Baca juga: Seni rupa minim inklusi bagi difabel, Open Arms gelar program gaet aktivis dan ruang seni
Mengusung tema “Kitchen Lithography”, “Recycle Experience”, dan “Collaborative Drawing”
Kegiatan lokakarya Open Arms berlangsung selama dua hari dimulai dari tanggal 9-10 Juni 2023. Pada hari pertama, terbagi dua sesi yang dibawakan oleh Gangga Saputra dan Recycle Experience (Evan Driyananda dan Attina Nuraini).
Sesi pertama oleh oleh fasilitator Gangga Saputra membawakan tema “Kitchen Lithography”, yaitu teknik cetak dengan material yang mudah didapat dan ramah lingkungan.

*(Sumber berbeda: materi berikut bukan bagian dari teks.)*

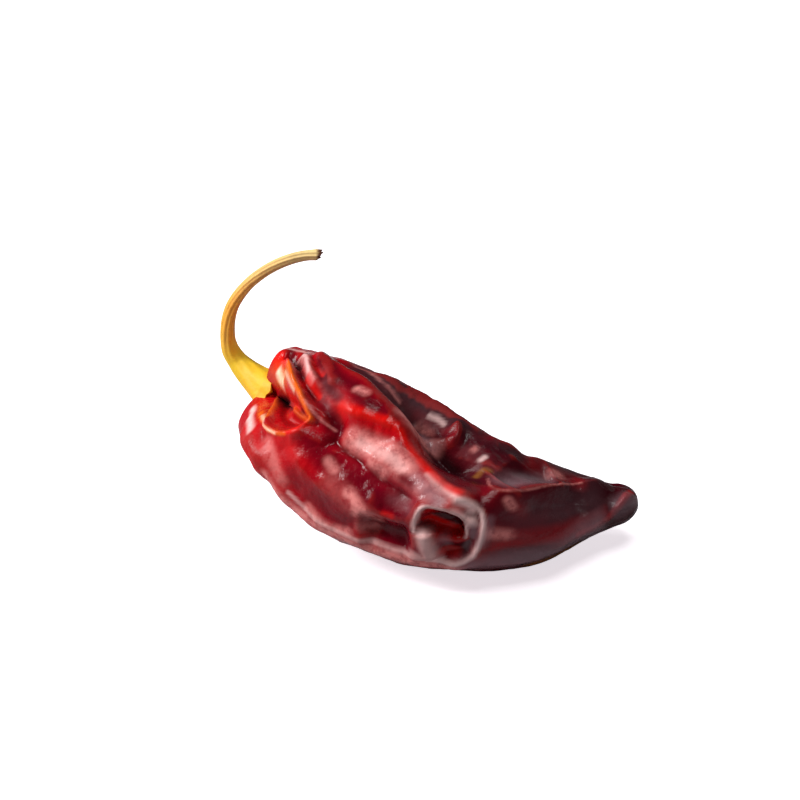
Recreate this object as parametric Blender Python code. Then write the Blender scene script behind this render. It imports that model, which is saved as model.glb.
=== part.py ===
# Dried chilli pepper, one whole pod lying on its side with its stem still on.
# Units: the numbers below are millimetres, the built meshes are metres, +Z up.
# The pod is one solid: a loft along a bent spine, with its folds, creases and
# hollows as relief in the skin. The calyx and stem are grown as one piece and
# stand on a small seat between the shoulders of the pod.
import bpy
import bmesh
import numpy as np
from mathutils import Vector

MM = 0.001

# pod, spine from the seat of the calyx to the tip: x, y, z
POD_SPINE = [
    (-40.4, 22.6, 25.1),
    (-23.1, 5.7, 21.5),
    (-7.3, -6.2, 18.0),
    (6.8, -13.9, 15.9),
    (21.1, -15.8, 13.4),
    (34.5, -12.1, 11.4),
    (42.6, -10.1, 10.7),
    (51.1, -9.3, 11.4),
]
# pod, sections: share of the spine, half widths to the front, up, back and down
POD_SECTIONS = [
    (0.00, 10.6, 12.0, 12.5, 11.0),
    (0.08, 14.8, 13.8, 15.0, 14.6),
    (0.20, 19.5, 16.0, 18.5, 17.0),
    (0.40, 22.0, 17.5, 21.0, 18.0),
    (0.57, 19.5, 15.5, 17.5, 17.0),
    (0.72, 15.0, 12.0, 13.0, 13.5),
    (0.84, 9.0, 7.2, 8.0, 9.8),
    (0.91, 6.4, 5.0, 5.6, 6.0),
    (1.00, 4.8, 4.6, 4.6, 4.4),
]
SECTION_POWER = 2.1
SHOULDER_LENGTH = 5.5
SHOULDER_POWER = 2.6
SEAT_SHARE = 0.42
DIMPLE_DEPTH = 4.5
TIP_LENGTH = 6.0
TIP_POWER = 2.2
TIP_SHARE = 0.12

# the folds were measured on a spine shorter at the head, so a place along it is stretched there
HEAD_STRETCH = 3.3
HEAD_STRETCH_OVER = 40.0

# mesh of the pod
POD_RINGS = 88
POD_SIDES = 60
RING_CROWDING = 0.075
RELIEF_ROUNDS = 2

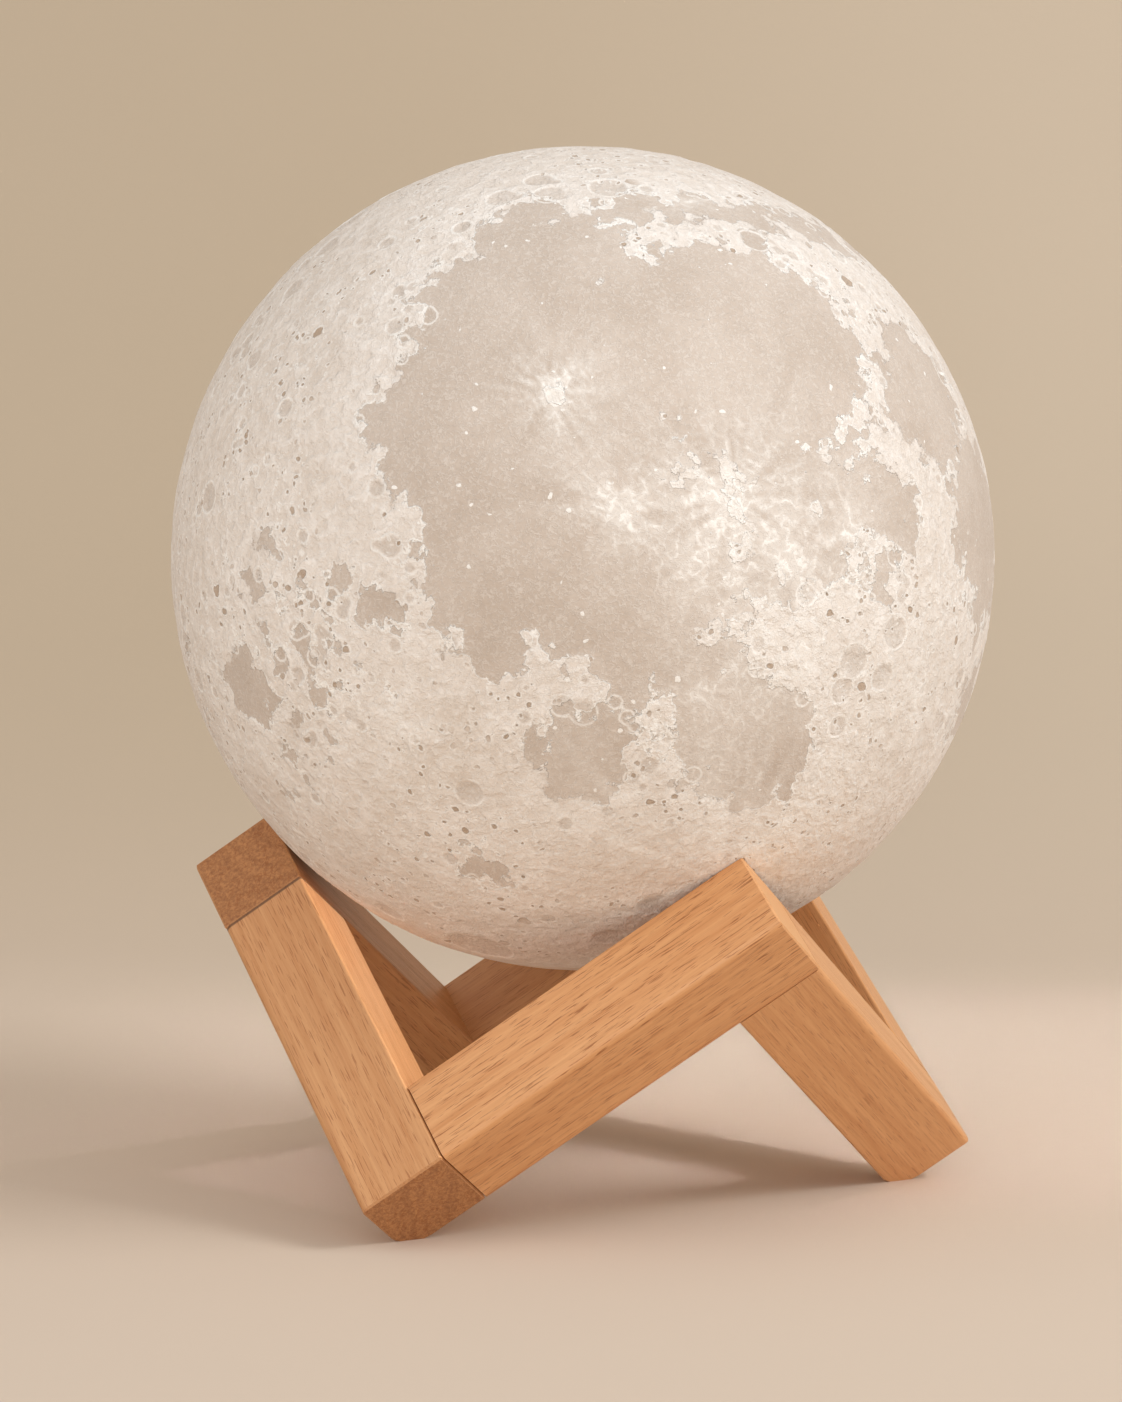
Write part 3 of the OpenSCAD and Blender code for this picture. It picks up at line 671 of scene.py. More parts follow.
def moon_ground(tree, place, bent, sea, coast, wet, grain):
    """Colour of the ground under its marks, and the lumps and lace that the land's height shares."""
    g = settings().globe
    patch = cloud(tree, place, {"Scale": 0.07, "Detail": 8.0, "Roughness": 0.7}, (0.4, 0.6))
    lace = cloud(tree, bent, {"Scale": 0.28, "Detail": 5.0, "Roughness": 0.6, "Offset": 1.0}, (0.9, 1.9),
                 shape="SMOOTHSTEP", kind=RIDGED)
    lump = cloud(tree, bent, {"Scale": 0.34, "Detail": 4.0, "Roughness": 0.55}, (0.34, 0.66),
                 shape="SMOOTHSTEP")
    shore = add(tree, "MapRange", {"Value": sea, "From Min": -16.0, "From Max": -0.5}, **SMOOTH)
    # The land is lighter on the lumps and lace that also raise it: partly the print's mottle, partly painted
    # light on their tops
    lumped = add(tree, "Mix", {"Factor": 0.4, "A": lump, "B": patch})
    laced = add(tree, "Mix", {"Factor": 0.45, "A": lumped, "B": lace})
    shored = add(tree, "Mix", {"Factor": 0.25, "A": laced, "B": shore})
    land = add(tree, "Mix", {"Factor": shored, "A": g.highland_dull, "B": g.highland}, data_type="RGBA")
    mottled = add(tree, "Mix", {"Factor": 0.35, "A": patch, "B": grain})
    water = add(tree, "Mix", {"Factor": mottled, "A": g.sea_dark, "B": g.sea}, data_type="RGBA")
    # The tone turns more slowly at the coast than the ground does
    faded = add(tree, "MapRange", {"Value": coast, "From Min": -2.6, "From Max": 1.6}, **SMOOTH)
    sea_tone = add(tree, "Mix", {"Factor": 0.55, "A": wet, "B": faded})
    ground = add(tree, "Mix", {"Factor": sea_tone, "A": land, "B": water}, data_type="RGBA")
    return ground, lump, lace


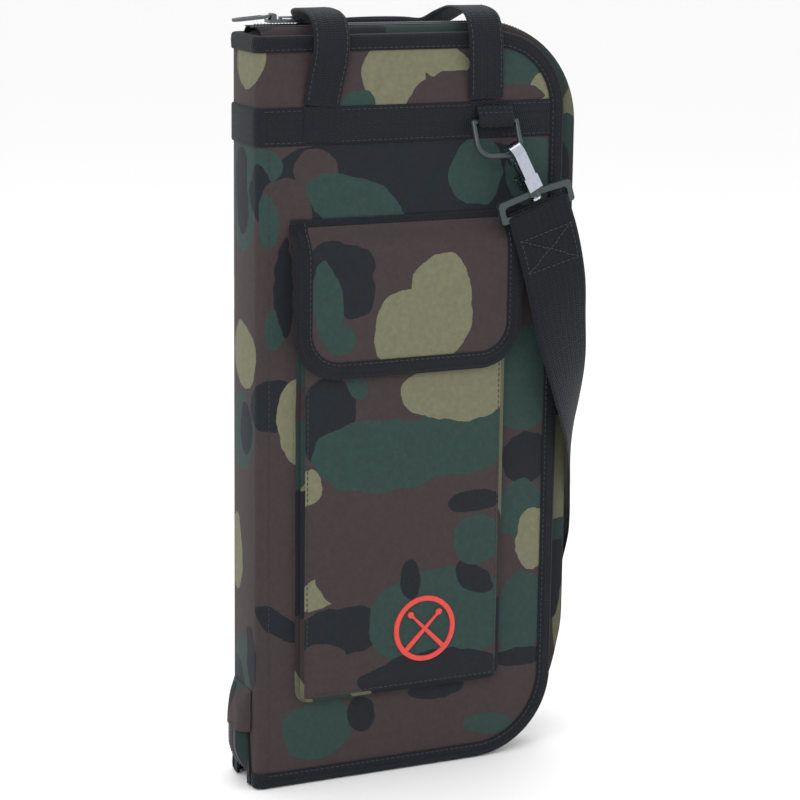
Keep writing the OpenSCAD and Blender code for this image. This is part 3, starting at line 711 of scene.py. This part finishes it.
half = [(14.3, 1.2), (12.4, 20), (10.2, 40), (9.4, 47), (7, 51), (3, 52.6)]
edge = smooth([(-y, z) for y, z in half] + half[::-1], 5)
path = grid3(spine_face(edge[:, 0], edge[:, 1]) - 0.3, edge[:, 0], edge[:, 1])
out = unit(np.cross(unit(np.gradient(path, axis=0)), EAST))
sweep("notch_edge_binding", path, out, -EAST, [(x + 1.6, y) for x, y in tape(6, 2.2)], binding_mat,
      node="spine_notch_binding", **on_spine)
y, z = np.meshgrid(np.linspace(-13, 13, 8), np.linspace(66, 470, 30))
pad = shell("spine_pad", grid3(1.3, y, z), grid3(3.8, y, z), foam, node="spine_foam", **on_spine)
y, z = np.meshgrid(np.linspace(-17.4, 17.4, 10), np.linspace(54, 478, 40))
shell("spine_inner_cloth", grid3(4.3, y, z), grid3(4.8, y, z), lining_mat, node="spine_lining", **on_spine)

# cloth that closes the top between the spine and the zip's start
y, x = np.meshgrid(np.linspace(-16.5, 16.5, 16), np.linspace(4.9, 13, 8))
z = 478.5 + 4.6 * np.sin((x - 4.9) / 8.1 * math.pi / 2) * (1 - (y / SPINE_HALF) ** 2)
shell("zip_start_cloth", grid3(x, y, z), grid3(x, y, z - 0.9), shaded_gusset_camo, **on_spine)

# the folded camouflage patch over the zip's end
v, u = np.meshgrid(np.linspace(0, 1, 26), np.linspace(-1, 1, 33), indexing="ij")
hood = np.sqrt(np.clip(1 - np.abs(u) ** 4, 0, 1)) * (1 - np.exp(-v * 3.2))
x, y, z = -1.4 - 8.0 * hood, 16 * u * (1 - 0.04 * v), 64.5 - 27.5 * v
x = x + 0.35 * rough(grid3(x, y, z), 9, 2)
shell("zip_end_patch", grid3(x, y, z), grid3(x + 1.2, y * 0.94, z), back_camo, node="zip_end_tab", **on_spine)

# ---- the outer pocket and its flap ----------------------------------------------
PX0, PX1, PZ0, PZ1 = 28.0, 169.0, 57.0, 345.0
FX0, FX1, FZ0, FZ1 = 21.0, 179.0, 267.0, 364.0
POCKET_R, FLAP_R = 7.0, 30.0        # radii of their lower corners
on_pocket = dict(body="front_cover")


def pocket_in(x, z):
    """Distance in from the pocket face's edge."""
    return np.minimum(np.minimum(x - PX0, PX1 - x), z - PZ0)


def pocket_y(x, z):
    x, z = np.asarray(x, float), np.asarray(z, float)
    d = np.maximum(pocket_in(x, z), 0)
    soft = 1 - np.exp(-d / 9)
    p = np.stack(np.broadcast_arrays(x, 0 * x, z), -1)
    return -7.0 - soft * (1.5 + 0.35 * rough(p, 42, 6) + 0.16 * rough(p * (1, 1, 0.5), 12, 2))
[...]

Kemudian, sesi kedua “Recycle Experience” yang dibawakan oleh Evan Driyananda dan Attina Nuraini bertujuan untuk membuat karya seni dari benda-benda temuan yang sudah tak lagi dipakai.
Contohnya seperti dus kotak susu, mainan bekas, kemasan sampo, bekas peralatan makan dan dapur, hingga bekas peralatan elektronik yang dapat mendukung ide peserta disajikan di sana.
Selanjutnya lokakarya Open Arms hari kedua membawakan tema “Collaborative Drawing” yang dibawakan oleh fasilitator R.E. Hartanto dan Sukri Budi Dharma.
Dibuka dengan R.E Hartanto yang memperlihatkan beberapa contoh karyanya selama ini dan menjelaskan pendekatan “realisme” yang ia gunakan dalam berkarya.
Setelah itu, Budi Sukri Dharma menjelaskan latar belakang hingga tujuan berdirinya Yayasan Jogja Art Disability dan memperlihatkan beberapa contoh karya serta kegiatan komunitas tersebut.
Aksesibilitas khusus sudah tersedia dengan baik
Menurut Kiki Rizky Soetisna P., salah satu participant observer yang datang di acara tersebut, lokakarya Open Arms telah memberikan perhatian aksesibilitas khusus yang sangat baik dengan menyediakan Juru Bahasa Isyarat (JBI), toilet khusus, dan ramp di area akses masuk.
“Setiap peserta juga didampingi oleh asisten, fasilitator pribadi atau keluarga masing-masing untuk membantu dalam keberlangsungan kegiatan,” tulisnya.
Participant observer lainnya, Danuh Tyas P. menuliskan bagaimana pemateri menyampaikan materi dengan bahasa sederhana sehingga memudahkan peserta untuk memahaminya.
“Penjelasan alur pengerjaan karya disampaikan secara jelas dan mudah dimengerti,” tambahnya.
Mereka berharap semoga kegiatan dan inisiatif serupa bisa lebih banyak diadakan di masa depan, sehingga akan ada lebih banyak lembaga seni yang terlibat dalam mempromosikan inklusivitas.